2. Cloud assets and storage misconfigurations
Cloud environments evolve rapidly. Teams spin up instances for testing and forget to decommission them. Storage buckets may be configured with public access for convenience.
A robust monitoring checklist must cover:
- Publicly exposed cloud storage
- Misconfigured access controls
- Unused but active cloud accounts
- API endpoints exposed to the internet
According to multiple industry breach reports, misconfigured cloud assets remain a leading cause of data exposure. Continuous monitoring, not annual review, makes the difference.
3. Exposed credentials and leaked data
Credential leaks rarely originate from your core systems. They often surface through third party breaches, developer repositories or employee reuse of passwords.
Your checklist should track:
- Employee credentials on dark web forums
- API keys and tokens exposed in public repositories
- Leaked customer databases linked to your brand
- Third party breach notifications involving your organisation
When exposed credentials are identified early, password resets and access reviews can prevent lateral movement. Security leaders who integrate credential monitoring into their checklist significantly reduce account takeover risk.
4. Brand impersonation and phishing infrastructure
Attackers increasingly exploit brand trust. Fake websites, social media accounts and mobile apps can appear overnight. A comprehensive monitoring checklist includes:
- Lookalike domains
- Fake mobile applications
- Social media impersonation accounts
- Fraudulent payment pages
Brand abuse monitoring protects more than reputation. It prevents financial fraud and data theft targeting customers and partners. We have seen organisations detect phishing domains within hours through proactive monitoring, reducing the window of exploitation.

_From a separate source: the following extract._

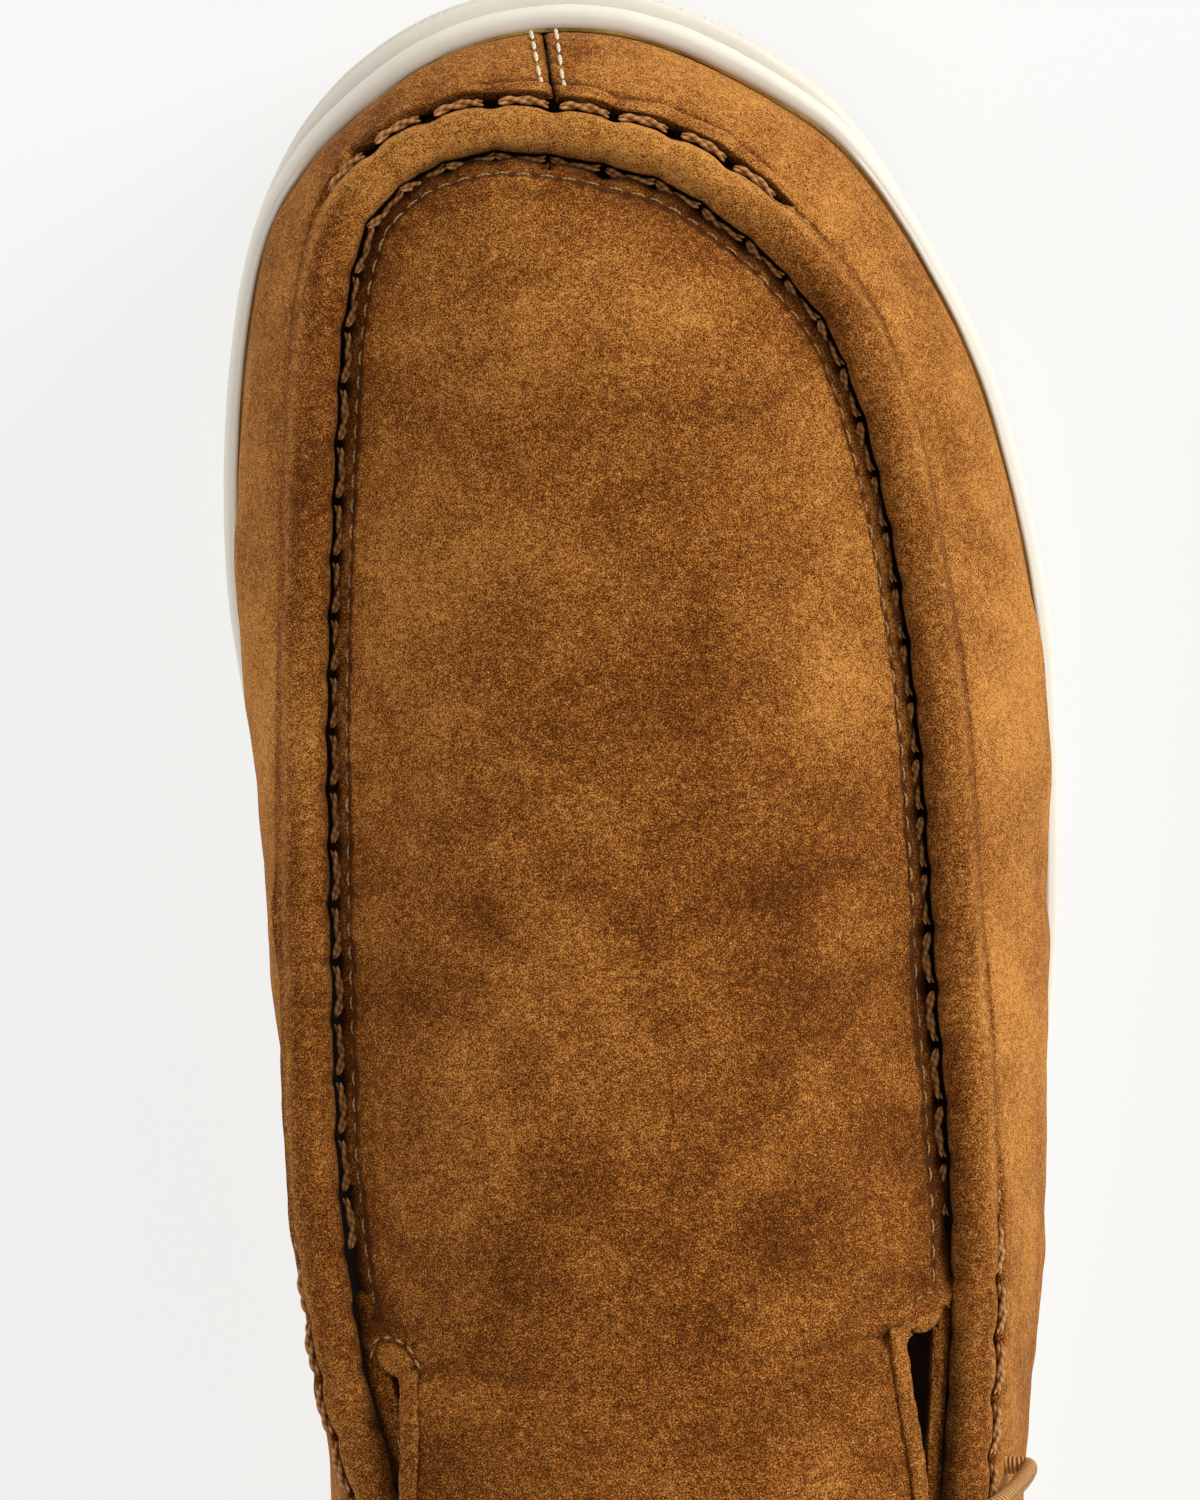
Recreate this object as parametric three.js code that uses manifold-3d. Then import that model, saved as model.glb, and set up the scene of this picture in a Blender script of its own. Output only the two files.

5. Third party and supply chain exposure
Vendors expand your capabilities. They also expand your attack surface. Your checklist should help you evaluate:
- Public breach disclosures involving critical suppliers
- Security posture of cloud service providers
- Exposed integrations or APIs connected to vendors
- Access privileges granted to external partners
Supply chain risk often sits outside direct control. However, visibility enables informed decisions. It also strengthens contractual security expectations.
6. Shadow IT and forgotten digital assets
Business units often adopt tools without formal approval. Marketing teams may launch microsites. Developers may use unsanctioned SaaS platforms. You must include:
- Unapproved SaaS subscriptions
- Forgotten development environments
- Legacy applications still accessible online
- Orphaned infrastructure from past projects
Shadow IT is not always malicious. It is usually driven by speed. Yet it creates blind spots attackers actively exploit.

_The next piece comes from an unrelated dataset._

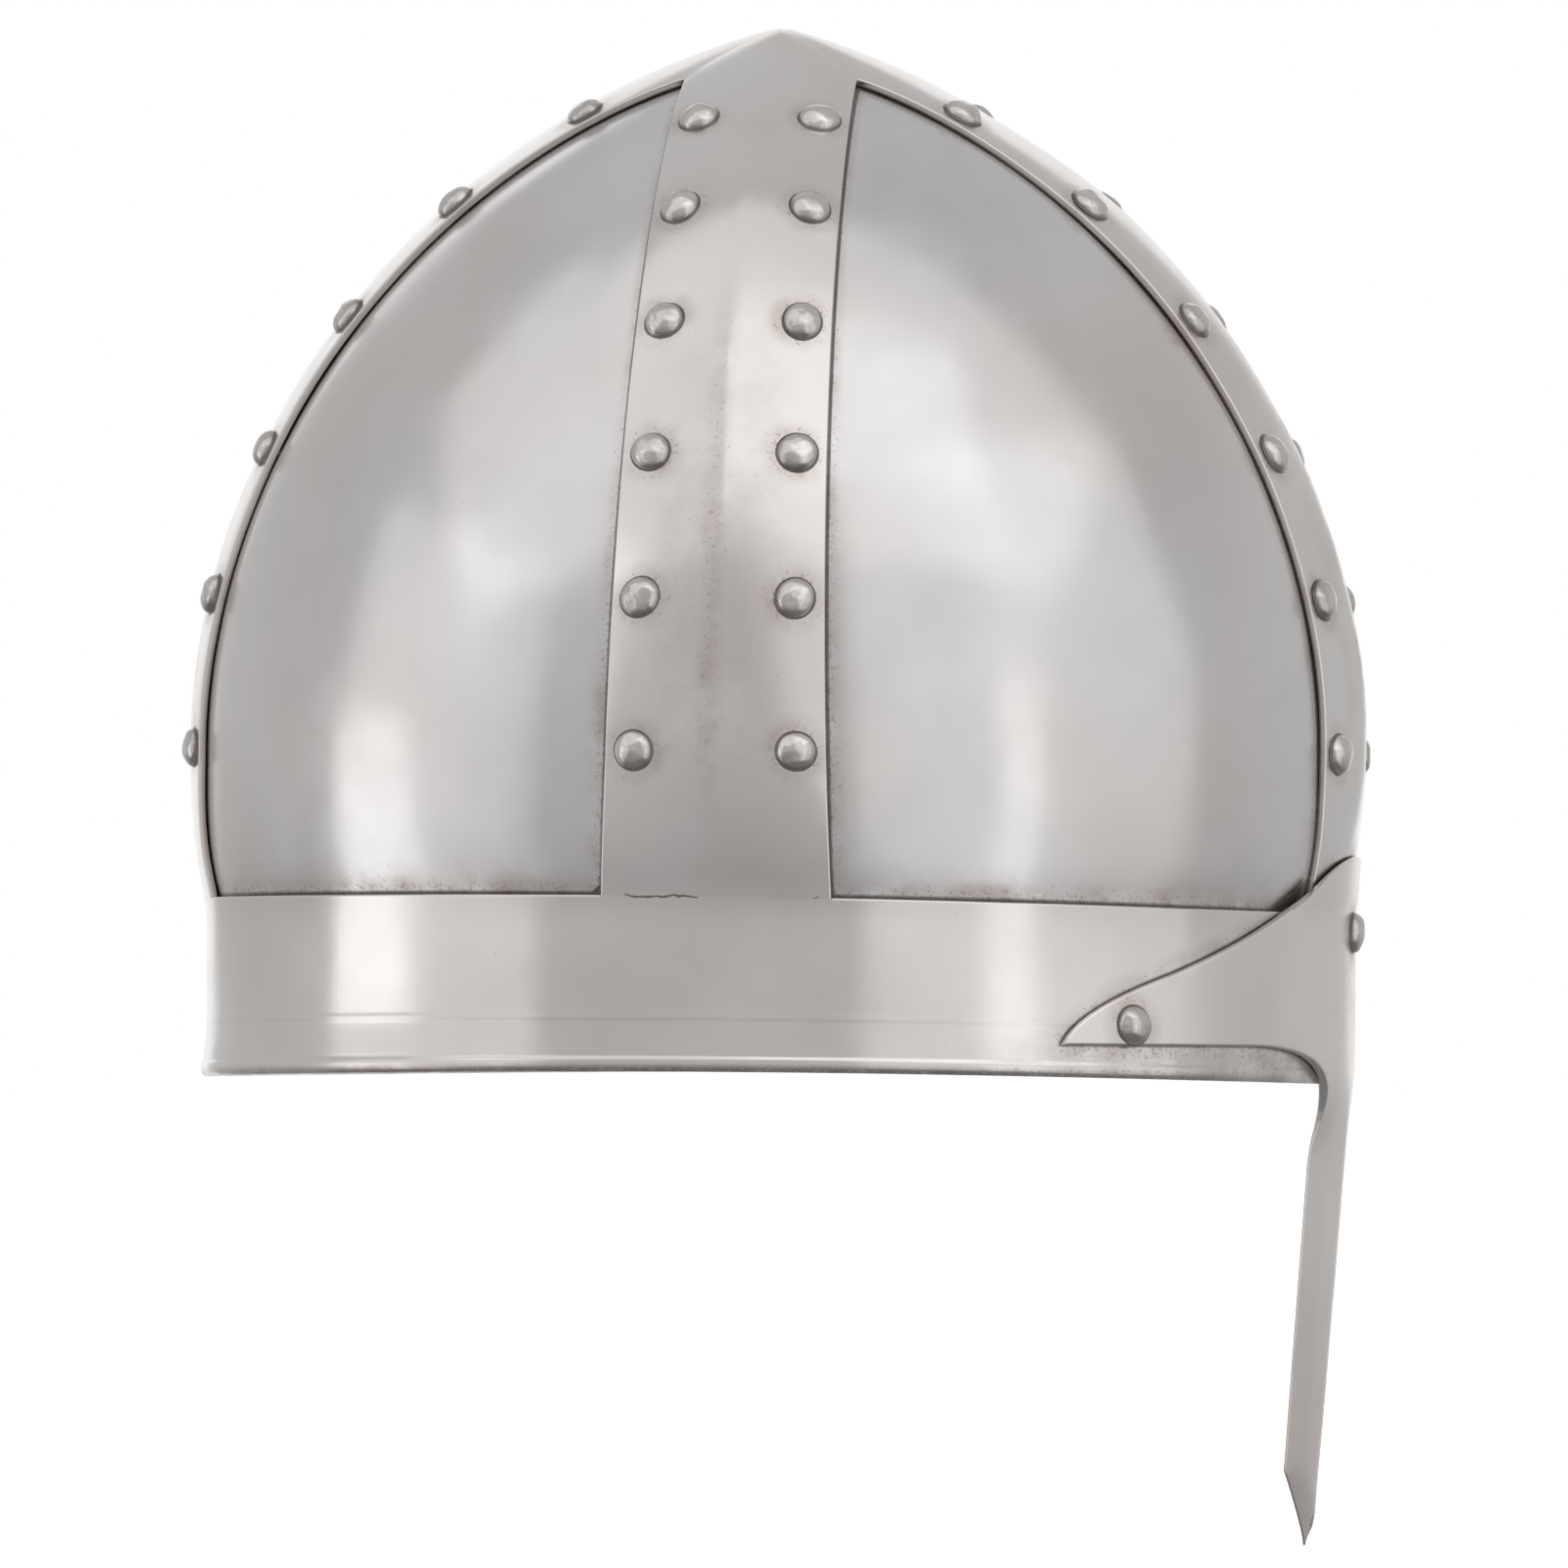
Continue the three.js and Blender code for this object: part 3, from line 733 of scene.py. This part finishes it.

Turning a digital risk monitoring checklist into action
Visibility alone is not enough, execution matters. To operationalise your digital risk monitoring checklist:
- Assign clear ownership for each asset category
- Integrate monitoring outputs into your SOC workflows
- Prioritise risks based on business impact
- Automate alerts for critical exposures
- Review and update the checklist quarterly
Small adjustments often deliver meaningful improvements. For example, automated domain monitoring can immediately flag suspicious registrations. Credential monitoring can trigger enforced password resets before abuse occurs.

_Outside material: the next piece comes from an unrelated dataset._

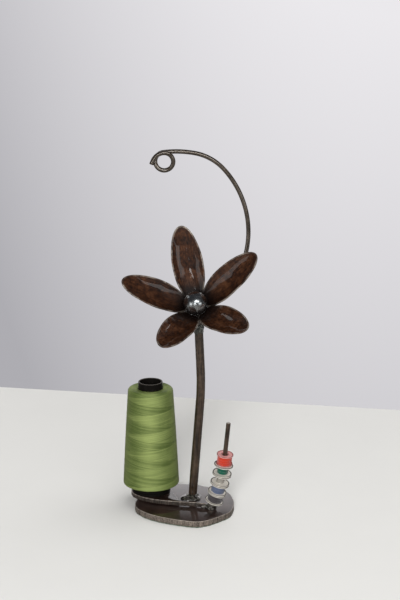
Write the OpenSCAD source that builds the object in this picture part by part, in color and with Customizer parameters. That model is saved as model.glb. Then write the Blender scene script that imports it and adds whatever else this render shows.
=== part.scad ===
// Thread rack for a sewing table: a welded steel flower on a leaning stem.
// It carries a cone of thread on a leaf-shaped seat, a spike with bobbins,
// and a bent wire whose eye guides the thread.
// Millimetres. The flower faces -Y, +X is right and +Z is up.
// The origin is on the underside of the felt pad, below the foot of the stem.

/* [Base] */
// Mean radius of the hand-cut base plate
base_r = 53; // [48:1:70]
// Thickness of the base plate
base_t = 6.35; // [4:0.05:12]
// Centre of the base plate, sideways from the stem
base_x = -8; // [-14:1:0]
// Centre of the base plate, front to back from the stem
base_y = -13; // [-20:1:-6]
// Thickness of the felt under the base
felt_t = 0.8; // [0.5:0.1:3]
// Distance that the felt stays back from the base's edge
felt_inset = 0.5; // [0:0.1:5]

/* [Cone seat] */
// Axis of the cone pin, sideways from the stem
cone_x = -45.2; // [-55:0.1:-42]
// Axis of the cone pin, front to back from the stem
cone_y = 6.5; // [0:0.1:12]
// Thickness of the leaf-shaped seat
seat_t = 4.8; // [3:0.1:8]
// Height of the seat above the base plate
seat_gap = 1.2; // [0.5:0.1:4]
// Radius of the spacer under the seat
spacer_r = 9; // [5:0.5:15]
// Diameter of the pin that the cone stands round
cone_pin_d = 4.76; // [3:0.01:8]
// Height of the cone pin above the seat
cone_pin_h = 68; // [30:1:110]

/* [Stem] */
// Diameter of the stem
stem_d = 9.5; // [7:0.1:12]
// Length of the straight lower part
stem_low_l = 108; // [90:1:130]
// Lean of the lower part to the right, in degrees
stem_low_lean = 4.4; // [0:0.1:6]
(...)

The key is consistency. A checklist must be embedded into governance, risk and compliance processes. It should inform board level reporting and cyber resilience planning.
Conclusion
Hidden digital assets are not rare. They are common across enterprises of every size. What separates resilient organisations from vulnerable ones is disciplined visibility. A structured digital risk monitoring checklist uncovers exposures before attackers do. It transforms uncertainty into actionable insight.
At CyberNX, we work with security team to map, monitor and manage your digital footprint with precision. If you want a clear view of what is truly exposed and how to reduce risk quickly, let us start with a focused assessment tailored to your environment.
Ready to uncover your hidden digital risks? Speak with our experts to know more about our digital risk protection services and turn your digital risk monitoring checklist into a living defence strategy.
Digital risk monitoring checklist FAQs
How often should a digital risk monitoring checklist be reviewed?
It should be reviewed at least quarterly. However, high risk environments benefit from continuous monitoring with real time alerts.
Is a digital risk monitoring checklist only relevant for large enterprises?
No. Mid-sized organisations are often more exposed due to rapid growth and limited oversight. A digital risk monitoring checklist is valuable for any organisation with an online presence.
How does digital risk monitoring differ from vulnerability management?
Vulnerability management focuses on known software weaknesses inside systems. A digital risk monitoring checklist focuses on external exposure, leaked data and brand related threats across the open web and dark web.
Can digital risk monitoring support regulatory compliance?
Yes. It supports compliance with data protection and cyber resilience regulations by identifying exposed data, third party risks and brand misuse that could lead to reportable incidents.